(Data excerpt)

※

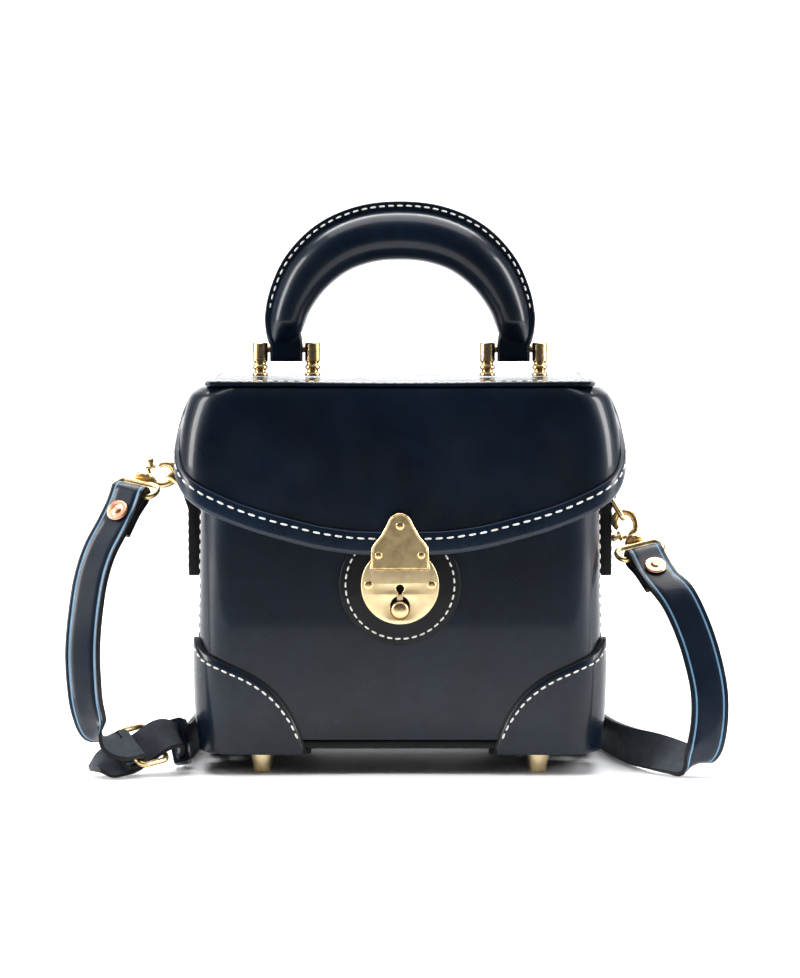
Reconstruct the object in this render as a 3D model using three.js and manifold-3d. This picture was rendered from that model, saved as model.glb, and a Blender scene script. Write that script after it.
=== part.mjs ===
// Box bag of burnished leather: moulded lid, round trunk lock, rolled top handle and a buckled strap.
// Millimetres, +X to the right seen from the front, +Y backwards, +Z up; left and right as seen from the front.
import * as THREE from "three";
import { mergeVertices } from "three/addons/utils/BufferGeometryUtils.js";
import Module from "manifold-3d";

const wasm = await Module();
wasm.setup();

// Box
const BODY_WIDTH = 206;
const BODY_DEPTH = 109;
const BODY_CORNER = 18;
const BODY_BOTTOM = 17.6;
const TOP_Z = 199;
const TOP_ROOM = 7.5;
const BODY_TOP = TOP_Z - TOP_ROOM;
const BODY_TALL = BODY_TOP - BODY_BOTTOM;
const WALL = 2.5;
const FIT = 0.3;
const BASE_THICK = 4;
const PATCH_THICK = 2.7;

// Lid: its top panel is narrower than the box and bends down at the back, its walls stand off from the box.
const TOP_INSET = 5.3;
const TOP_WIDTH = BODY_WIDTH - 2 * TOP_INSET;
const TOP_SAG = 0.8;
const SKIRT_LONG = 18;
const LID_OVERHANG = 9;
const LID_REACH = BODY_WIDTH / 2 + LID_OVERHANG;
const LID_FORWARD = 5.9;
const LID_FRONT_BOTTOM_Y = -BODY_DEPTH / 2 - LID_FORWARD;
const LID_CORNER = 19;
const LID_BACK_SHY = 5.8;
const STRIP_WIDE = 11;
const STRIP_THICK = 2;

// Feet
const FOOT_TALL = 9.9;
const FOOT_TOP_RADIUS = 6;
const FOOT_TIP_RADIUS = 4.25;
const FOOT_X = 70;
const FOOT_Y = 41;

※

(Request) Write out the whole listing again. Match it word for word.

(Full response)
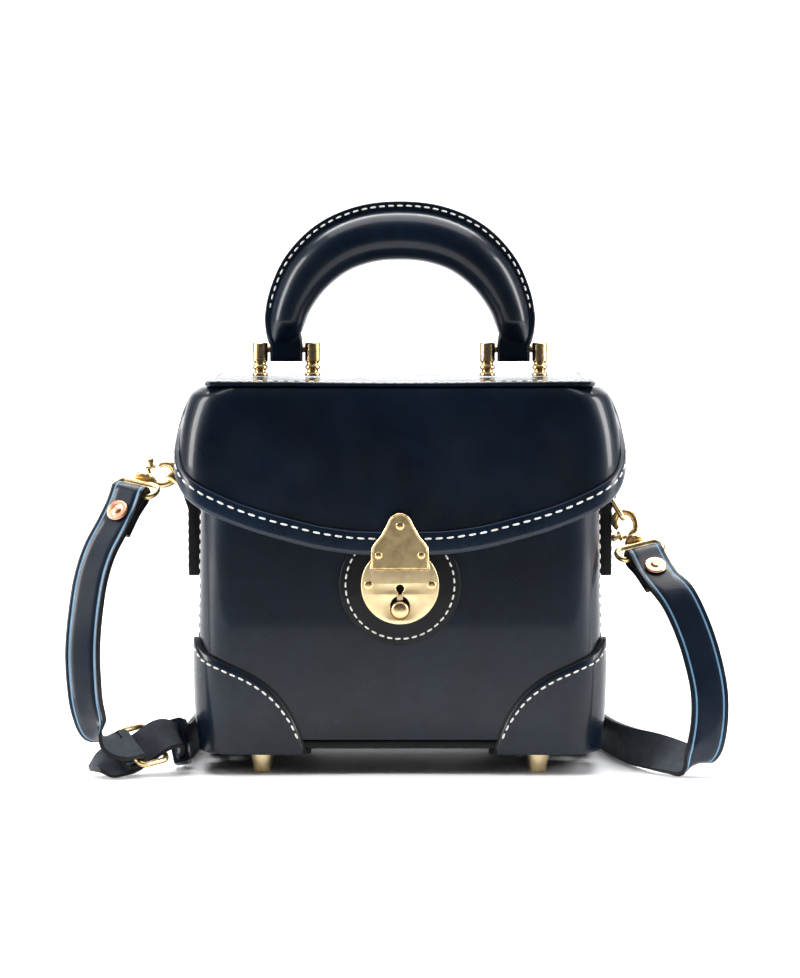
Reconstruct the object in this render as a 3D model using three.js and manifold-3d. This picture was rendered from that model, saved as model.glb, and a Blender scene script. Write that script after it.
=== part.mjs ===
// Box bag of burnished leather: moulded lid, round trunk lock, rolled top handle and a buckled strap.
// Millimetres, +X to the right seen from the front, +Y backwards, +Z up; left and right as seen from the front.
import * as THREE from "three";
import { mergeVertices } from "three/addons/utils/BufferGeometryUtils.js";
import Module from "manifold-3d";

const wasm = await Module();
wasm.setup();

// Box
const BODY_WIDTH = 206;
const BODY_DEPTH = 109;
const BODY_CORNER = 18;
const BODY_BOTTOM = 17.6;
const TOP_Z = 199;
const TOP_ROOM = 7.5;
const BODY_TOP = TOP_Z - TOP_ROOM;
const BODY_TALL = BODY_TOP - BODY_BOTTOM;
const WALL = 2.5;
const FIT = 0.3;
const BASE_THICK = 4;
const PATCH_THICK = 2.7;

// Lid: its top panel is narrower than the box and bends down at the back, its walls stand off from the box.
const TOP_INSET = 5.3;
const TOP_WIDTH = BODY_WIDTH - 2 * TOP_INSET;
const TOP_SAG = 0.8;
const SKIRT_LONG = 18;
const LID_OVERHANG = 9;
const LID_REACH = BODY_WIDTH / 2 + LID_OVERHANG;
const LID_FORWARD = 5.9;
const LID_FRONT_BOTTOM_Y = -BODY_DEPTH / 2 - LID_FORWARD;
const LID_CORNER = 19;
const LID_BACK_SHY = 5.8;
const STRIP_WIDE = 11;
const STRIP_THICK = 2;

// Feet
const FOOT_TALL = 9.9;
const FOOT_TOP_RADIUS = 6;
const FOOT_TIP_RADIUS = 4.25;
const FOOT_X = 70;
const FOOT_Y = 41;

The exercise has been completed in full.